-- Set problem --
Only the lines starting at the one that contains "Recreate this object" and running to the end should be repeated, exactly as written.

-- Recorded data --
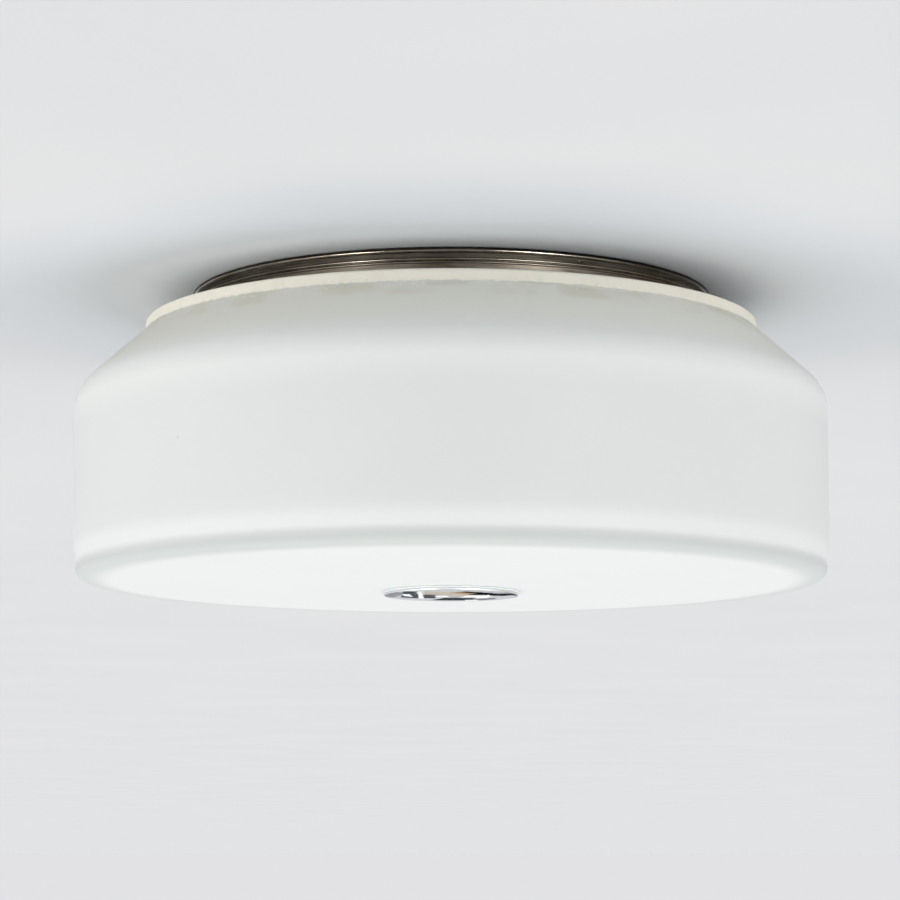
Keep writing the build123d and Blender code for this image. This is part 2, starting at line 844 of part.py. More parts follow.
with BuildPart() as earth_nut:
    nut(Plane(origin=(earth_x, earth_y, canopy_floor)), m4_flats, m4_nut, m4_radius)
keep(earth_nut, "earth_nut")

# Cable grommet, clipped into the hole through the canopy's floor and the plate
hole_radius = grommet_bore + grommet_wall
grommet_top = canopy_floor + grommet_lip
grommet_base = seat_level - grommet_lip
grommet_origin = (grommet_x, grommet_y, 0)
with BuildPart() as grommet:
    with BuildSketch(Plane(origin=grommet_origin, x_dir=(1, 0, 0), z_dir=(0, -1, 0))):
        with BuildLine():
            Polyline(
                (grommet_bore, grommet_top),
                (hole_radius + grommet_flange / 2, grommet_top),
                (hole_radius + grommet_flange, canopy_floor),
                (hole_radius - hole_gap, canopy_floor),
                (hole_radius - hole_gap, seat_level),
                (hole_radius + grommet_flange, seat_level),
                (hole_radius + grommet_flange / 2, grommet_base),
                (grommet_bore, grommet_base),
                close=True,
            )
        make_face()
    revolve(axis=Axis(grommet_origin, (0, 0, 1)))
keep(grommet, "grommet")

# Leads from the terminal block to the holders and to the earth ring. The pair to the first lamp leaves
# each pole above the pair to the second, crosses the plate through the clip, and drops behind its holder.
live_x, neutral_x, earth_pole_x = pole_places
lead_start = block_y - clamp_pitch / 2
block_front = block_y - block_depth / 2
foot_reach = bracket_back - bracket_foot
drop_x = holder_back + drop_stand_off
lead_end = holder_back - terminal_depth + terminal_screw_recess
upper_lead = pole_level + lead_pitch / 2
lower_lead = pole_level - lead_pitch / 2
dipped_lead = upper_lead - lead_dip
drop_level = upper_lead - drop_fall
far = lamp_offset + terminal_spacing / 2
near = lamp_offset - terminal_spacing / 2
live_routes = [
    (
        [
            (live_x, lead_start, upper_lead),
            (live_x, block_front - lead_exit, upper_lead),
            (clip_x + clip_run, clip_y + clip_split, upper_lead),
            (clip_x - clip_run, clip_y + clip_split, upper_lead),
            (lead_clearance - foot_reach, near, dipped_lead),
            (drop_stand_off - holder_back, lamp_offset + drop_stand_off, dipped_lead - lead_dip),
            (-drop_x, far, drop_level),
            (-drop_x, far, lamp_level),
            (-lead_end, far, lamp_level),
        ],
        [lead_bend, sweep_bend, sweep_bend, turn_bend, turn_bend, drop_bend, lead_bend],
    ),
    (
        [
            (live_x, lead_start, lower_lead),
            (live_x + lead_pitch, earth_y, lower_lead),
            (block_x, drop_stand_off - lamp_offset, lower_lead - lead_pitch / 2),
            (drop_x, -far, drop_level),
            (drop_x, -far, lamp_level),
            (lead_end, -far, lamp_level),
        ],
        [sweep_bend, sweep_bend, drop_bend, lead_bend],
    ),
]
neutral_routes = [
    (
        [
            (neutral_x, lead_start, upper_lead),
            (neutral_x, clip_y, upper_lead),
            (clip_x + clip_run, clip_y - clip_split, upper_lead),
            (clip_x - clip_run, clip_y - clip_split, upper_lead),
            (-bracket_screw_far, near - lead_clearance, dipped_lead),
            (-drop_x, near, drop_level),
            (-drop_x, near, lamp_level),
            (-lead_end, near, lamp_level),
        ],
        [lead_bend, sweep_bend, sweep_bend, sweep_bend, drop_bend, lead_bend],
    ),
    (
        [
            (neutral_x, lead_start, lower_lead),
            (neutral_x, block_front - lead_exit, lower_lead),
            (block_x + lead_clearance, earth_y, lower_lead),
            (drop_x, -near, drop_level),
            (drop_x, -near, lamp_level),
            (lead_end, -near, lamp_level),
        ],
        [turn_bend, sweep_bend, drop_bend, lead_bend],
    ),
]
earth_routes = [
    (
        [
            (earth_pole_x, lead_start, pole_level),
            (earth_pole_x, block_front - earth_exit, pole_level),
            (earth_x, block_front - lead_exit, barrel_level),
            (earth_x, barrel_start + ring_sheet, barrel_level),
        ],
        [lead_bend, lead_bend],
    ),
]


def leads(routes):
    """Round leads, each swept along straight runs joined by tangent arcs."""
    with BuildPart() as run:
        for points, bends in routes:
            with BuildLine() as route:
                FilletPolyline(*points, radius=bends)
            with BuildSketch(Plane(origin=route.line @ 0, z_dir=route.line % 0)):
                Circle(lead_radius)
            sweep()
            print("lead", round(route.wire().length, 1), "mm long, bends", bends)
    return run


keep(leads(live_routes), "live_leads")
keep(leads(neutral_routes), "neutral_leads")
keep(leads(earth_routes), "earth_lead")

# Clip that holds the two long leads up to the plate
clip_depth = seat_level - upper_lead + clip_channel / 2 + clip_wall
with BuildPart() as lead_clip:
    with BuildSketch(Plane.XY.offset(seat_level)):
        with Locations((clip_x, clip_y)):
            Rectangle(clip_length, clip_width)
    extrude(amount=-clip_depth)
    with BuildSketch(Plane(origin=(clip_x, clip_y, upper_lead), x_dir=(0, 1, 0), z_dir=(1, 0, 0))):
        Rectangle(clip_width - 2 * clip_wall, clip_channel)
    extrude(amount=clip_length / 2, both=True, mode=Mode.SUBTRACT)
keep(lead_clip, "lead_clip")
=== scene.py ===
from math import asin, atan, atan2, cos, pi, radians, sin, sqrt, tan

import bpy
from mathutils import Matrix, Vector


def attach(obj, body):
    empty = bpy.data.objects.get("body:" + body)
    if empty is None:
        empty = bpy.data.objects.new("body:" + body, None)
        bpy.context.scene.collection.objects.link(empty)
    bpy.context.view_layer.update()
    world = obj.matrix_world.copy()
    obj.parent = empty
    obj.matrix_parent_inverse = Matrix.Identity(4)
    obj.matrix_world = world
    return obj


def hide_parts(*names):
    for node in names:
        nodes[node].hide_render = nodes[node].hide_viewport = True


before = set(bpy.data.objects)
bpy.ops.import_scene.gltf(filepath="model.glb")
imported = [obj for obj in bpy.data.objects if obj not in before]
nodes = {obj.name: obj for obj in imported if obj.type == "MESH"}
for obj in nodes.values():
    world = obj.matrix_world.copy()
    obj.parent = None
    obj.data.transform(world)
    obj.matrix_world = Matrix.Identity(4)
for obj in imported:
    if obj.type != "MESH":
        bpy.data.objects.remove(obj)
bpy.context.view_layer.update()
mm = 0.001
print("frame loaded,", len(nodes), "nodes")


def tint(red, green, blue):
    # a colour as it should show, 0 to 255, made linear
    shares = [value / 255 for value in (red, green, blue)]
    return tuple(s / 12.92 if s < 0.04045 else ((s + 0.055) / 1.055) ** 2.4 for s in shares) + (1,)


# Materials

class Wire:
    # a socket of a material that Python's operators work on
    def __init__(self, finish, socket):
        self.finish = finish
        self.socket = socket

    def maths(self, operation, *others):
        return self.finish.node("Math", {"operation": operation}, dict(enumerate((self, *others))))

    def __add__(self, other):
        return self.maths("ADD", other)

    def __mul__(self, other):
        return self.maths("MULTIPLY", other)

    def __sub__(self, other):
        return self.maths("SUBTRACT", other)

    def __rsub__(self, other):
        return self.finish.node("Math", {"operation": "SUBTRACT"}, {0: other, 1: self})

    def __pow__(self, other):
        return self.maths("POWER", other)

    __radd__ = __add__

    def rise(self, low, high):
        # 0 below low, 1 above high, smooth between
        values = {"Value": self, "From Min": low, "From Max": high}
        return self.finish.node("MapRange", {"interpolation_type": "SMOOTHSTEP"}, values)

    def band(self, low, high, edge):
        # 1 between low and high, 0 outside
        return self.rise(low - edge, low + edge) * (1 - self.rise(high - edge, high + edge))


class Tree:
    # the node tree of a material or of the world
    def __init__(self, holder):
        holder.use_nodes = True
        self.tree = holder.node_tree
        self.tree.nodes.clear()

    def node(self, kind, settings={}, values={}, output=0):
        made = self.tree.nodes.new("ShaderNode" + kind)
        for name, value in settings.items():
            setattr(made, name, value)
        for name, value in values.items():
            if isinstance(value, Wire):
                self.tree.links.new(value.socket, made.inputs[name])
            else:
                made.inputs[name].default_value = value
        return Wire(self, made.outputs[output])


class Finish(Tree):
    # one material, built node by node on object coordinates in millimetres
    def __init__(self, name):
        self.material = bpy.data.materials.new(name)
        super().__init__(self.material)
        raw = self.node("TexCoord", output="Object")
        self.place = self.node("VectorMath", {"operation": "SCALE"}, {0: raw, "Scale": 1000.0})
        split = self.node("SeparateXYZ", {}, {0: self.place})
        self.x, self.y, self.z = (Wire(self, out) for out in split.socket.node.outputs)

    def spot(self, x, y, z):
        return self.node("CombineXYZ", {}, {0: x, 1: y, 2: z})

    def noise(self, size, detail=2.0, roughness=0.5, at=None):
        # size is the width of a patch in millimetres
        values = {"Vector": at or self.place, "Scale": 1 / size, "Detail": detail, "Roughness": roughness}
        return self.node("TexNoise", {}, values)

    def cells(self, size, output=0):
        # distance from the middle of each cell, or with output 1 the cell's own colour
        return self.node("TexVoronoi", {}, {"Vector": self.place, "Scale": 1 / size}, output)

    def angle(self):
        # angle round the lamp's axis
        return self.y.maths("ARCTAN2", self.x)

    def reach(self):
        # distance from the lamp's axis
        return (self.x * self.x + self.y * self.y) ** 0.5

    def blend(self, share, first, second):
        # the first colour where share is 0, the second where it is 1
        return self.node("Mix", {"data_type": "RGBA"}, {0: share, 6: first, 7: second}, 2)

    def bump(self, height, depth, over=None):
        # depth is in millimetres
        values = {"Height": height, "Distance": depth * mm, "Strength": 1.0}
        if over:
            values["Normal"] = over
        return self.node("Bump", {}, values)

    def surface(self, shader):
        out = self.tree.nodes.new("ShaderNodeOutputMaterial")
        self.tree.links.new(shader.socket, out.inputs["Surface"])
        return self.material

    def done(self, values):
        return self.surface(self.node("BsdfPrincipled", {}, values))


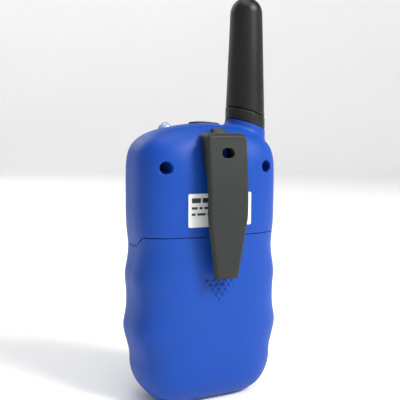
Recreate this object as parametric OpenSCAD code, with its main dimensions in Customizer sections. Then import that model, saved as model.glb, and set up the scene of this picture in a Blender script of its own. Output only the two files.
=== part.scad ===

-- Worked answer --
Recreate this object as parametric OpenSCAD code, with its main dimensions in Customizer sections. Then import that model, saved as model.glb, and set up the scene of this picture in a Blender script of its own. Output only the two files.
=== part.scad ===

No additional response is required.